Il nous avait également signalé le cas d’un autre retenu père d’un jeune enfant dont le vol annoncé était imminent et qui souhaitait être visité. Mais on nous signalera qu’il venait d’être emmené à l’hôpital : la veille, il s’était tailladé et venait, le matin même, d’avaler des lames de rasoir…


Ahmed est migrant depuis plusieurs années, il est entré par l’Italie où il a eu des papiers, il a des jumeaux de 7 mois mais ne trouvant pas de travail, il a accepté des missions en France sur des chantiers où il travaille au noir. Il a été arrêté au volant en région parisienne : son permis de conduire n’était pas en règle. Mis en garde à vue, sans passeport, sans document de séjour, la Préfecture lui a délivré une Obligation de quitter le territoire, la Police l’a amené au CRA où il se trouve depuis 12 jours, le J L D ayant prononcé une  prolongation de 28 jours.
Ahmed explique que des retenus se sont engagés dans une grève de la faim pour protester contre l’importance des vols affichés (Une vingtaine chaque jour) pour un retour rapide au pays d’origine ou dans le pays par lequel les migrants sont entrés dans l’espace Schengen ; l’angoisse générée par ces éloignements  exécutés  dès les premiers jours de rétention débouche sur un climat extrêmement difficile marqué par des crises multiples individuelles ou collectives. Ce turn-over rapide des retenus, comme la construction d’un quatrième CRA sur le site de l’École de Police, démontrent la volonté affichée du gouvernement d’accélérer les flux des migrants jugés indésirables : migrants masculins « économiques », Dublinés, déboutés du droit d’asile… Certains sont expulsés au 45ème jour de rétention, ce qui provoque l’écœurement des autres retenus. Toutes les nationalités d’Afrique et d’Asie sont concernées.


Nous avons bien compris la frustration et l’amertume qui apparaissent dans le récit individuel comme le sort fait aux « sans papiers » du fait de la législation en place : ils ont pris tous les risques sur la route pour arriver là où ils voulaient seulement rechercher du travail, leurs rêves se brisent sur la difficulté à en trouver et sur l’exploitation dont ils sont l’objet quand ils en trouvent, on les enferme sans tenir compte de la vie qu’ils ont pu construire de l’autre côté de la Méditerranée au cours de leur migration, on les renvoie dans un pays d’origine en situation d’échec complet.

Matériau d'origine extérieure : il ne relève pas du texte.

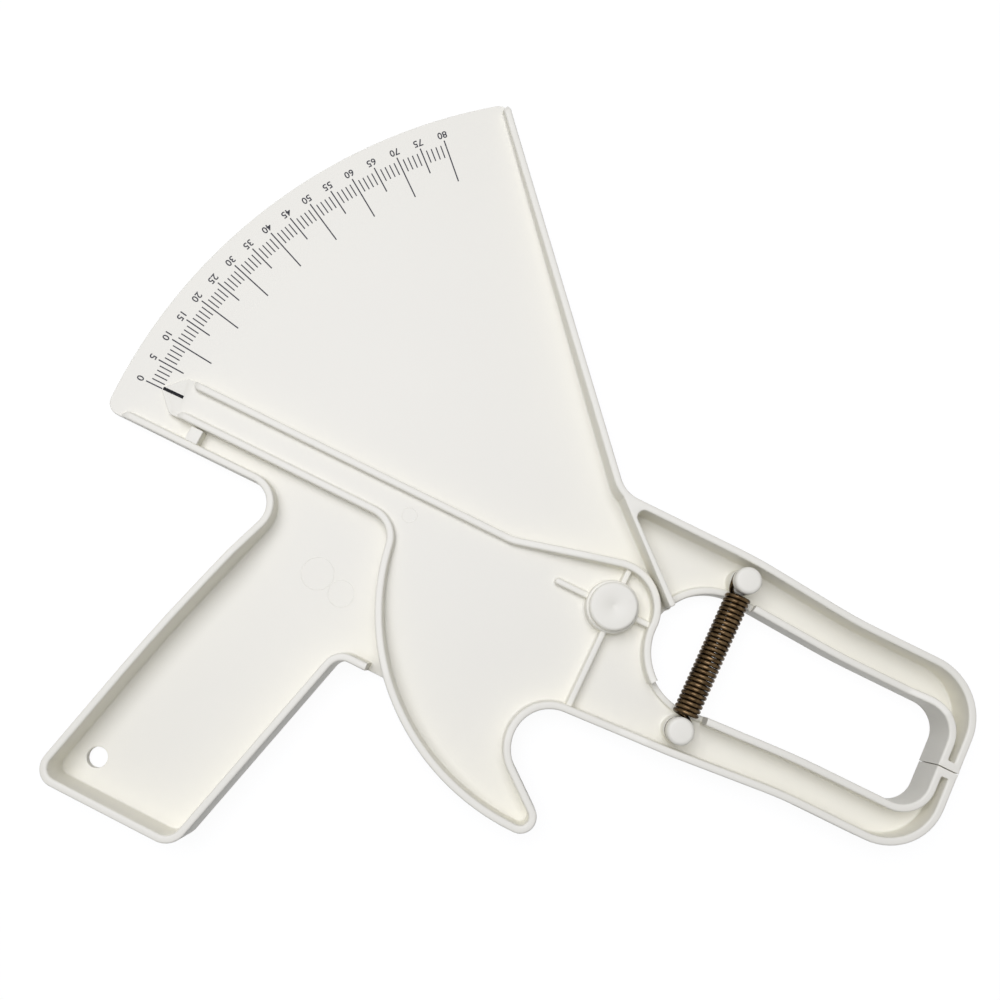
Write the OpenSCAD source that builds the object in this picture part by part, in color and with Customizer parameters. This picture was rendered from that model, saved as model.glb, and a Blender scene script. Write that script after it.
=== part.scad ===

Comment tous ces expulsés vont-ils traduire dans les années qui viennent les déceptions, les frustrations qu’ils ont ressenties ? Nombreux sont ceux qui sortent brisés de l’aventure, d’autres n’arriveront pas à maîtriser la colère qui les anime… avec quels effets sur leur entourage,  sur la société de leur pays ? Avec quels effets boomerang sur notre avenir ?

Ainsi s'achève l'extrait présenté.